3. Shri M.L. Suri, appearing on behalf of the defendant-company, has urged that in paragraph 5 of the plaint the plaintiff-company has categorically admitted that the defendant-company had already paid the excise duty to the Central Government and thereafter realised the same from the plaintiff-company in terms of the agreement. He has further highlighted that in that very paragraph of the plaint the plaintiff-company has also admitted that the defendant-company had to pay the excise duty to the Central Excise Authorities before clearing the goods at the factory at Renukoot and since the Central Government has declined their request for refund, the claim of the plaintiff-company is primarily against the Central Government and the Collector of Central Excise, and if it is ordered that no relief is being claimed against them, they have no objection if the suit is allowed to proceed.
4. When this matter was put to Shri Bhagirath Dass, appearing on behalf of the plaintiff-company, he stated that if the defendant-company is able to prove that they have actually paid the amount to Central Government, then, of course, no relief would be claimed against them. But in case ultimately, it is found that the defendant-company has not paid anything to the Central Government towards the excise duty and if ultimately the Court holds that the excise duty is not payable, then it will be only the defendant-company which would be liable to refund the amount to the plaintiff-company and not the Central Government.
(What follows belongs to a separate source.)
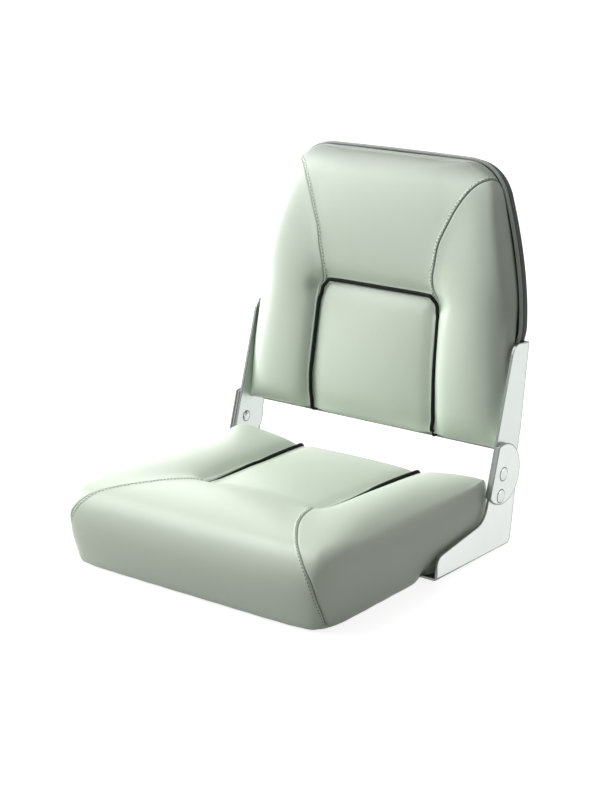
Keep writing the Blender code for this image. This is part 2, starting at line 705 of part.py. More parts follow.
def seat_cushion(collection, material):
    """The seat's pad: a grid for the top, rings down its sides and a flat base."""
    half = len(SEAT_COLUMN_SHARES)
    columns = 2 * half
    rows = len(SEAT_ROW_SHARES) - 1
    bm, places = grid_cage(columns, rows)
    seam_row = SEAT_ROW_SHARES.index(None)
    seam_rows = range(seam_row, rows + 1)
    cross_share = (SEAT_CROSS_SEAM_Y - SEAT_MID_Y) / SEAT_HALF_DEPTH

    def column_share(column, y):
        index = column - half
        if index == 0:
            return 0.0
        share = SEAT_COLUMN_SHARES[abs(index) - 1]
        if share is None:
            share = seat_seam_x(y) / (SEAT_HALF_WIDTH - SEAT_SIDE_INSET)
        return share if index > 0 else -share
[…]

5. After considering the rival contentions of the parties, I am of the view that the suit deserves to proceed because of the following two reasons. The first would be the point which Shri Suri has urged, and from the pleadings of the plaintiff-company in paragraph 5 of the plaint it is clear that it is the admitted fact that if the defendant-company has paid the excise duty to the Central Government, it can get the same reimbursed from the plaintiff-company in terms of the agreement. However, in ease the stand of the Central Government in the written statement is that the defendant-company did not pay anything to them towards the excise duty for the goods ultimately supplied to the plaintiff-company, then this matter has to be gone into in the suit. It is the admitted case that in case the Central Government has been paid the excise duty by the defendant-company, then the claim of the plaintiff-company would be given up according to Shri Bhagirath Dass, against the defendant-company and after that the defendant-company need not take part in the proceedings of the suit.
6. The second ground is still more favourable to the plaintiff-company. There would be no dispute between the two companies to refer it to the Arbitrator regarding refund of the excise duty. The question of levy of excise duty on an article would be such an intricate question of law which would not be referable to the arbitrator unless the parties specifically agree that such a question would also be referable to the arbitrator. Moreover, such a question cannot be determined in the absence of the Central Government. Therefore, the arbitration clause has to be read in the context of the agreement and while doing so, it cannot be spelt out that the arbitration clause included the decision of dispute whether on the articles supplied by the defendant-company to the plaintiff company, the excise duty was payable or not. What is agreed is that, if the excise duty is payable, then it would be charged at the rate specified by the Government at the relevant time. Hence, the crucial dispute, whether the excise duty was payable or not, would be between the plaintiff-company and defendants 2 and 3, i.e. the Union of India and the Collector of Central Excise, with whom the defendant-company has nothing to do. For the determination of this dispute, the defendant-company would be merely pro forma. As already stated above, even under the first point, the defendant-company would be merely pro forma in case the Central Government admits in the written statement that the defendant-company has paid the Central excise duty to them. Hence, it was not a' case in which the arbitration clause was involved and the dispute, which is raised in the plaint, has to be decided by the competent Court of law.
7. Lastly, it was argued by Shri Bhagirath Dass that in case the plaintiff-company succeeds in the suit, the Central Government might take up the position that they would refund the amount to the defendant-company since the defendant-company had paid it, and therefore, it should be clarified that the defendant-company would not be entitled to claim refund to the extent of goods supplied to the plaintiff-company and the amount would be payable to the plaintiff-company and not to the defendant-company. To this Shri L. M. Suri, appearing for the defendant-company, has no objection, and therefore, it is ordered accordingly.
8. For the reasons recorded above, this appeal is allowed, the order of the Court below dated 25th October, 1976 is hereby set aside and the matter is remitted to the trial Court to proceed with the suit in accordance with law keeping in view the observations made above. The parties, through their counsel, are directed to appear in the trial Court on 6th May, 1985. However, there will be no order as to costs.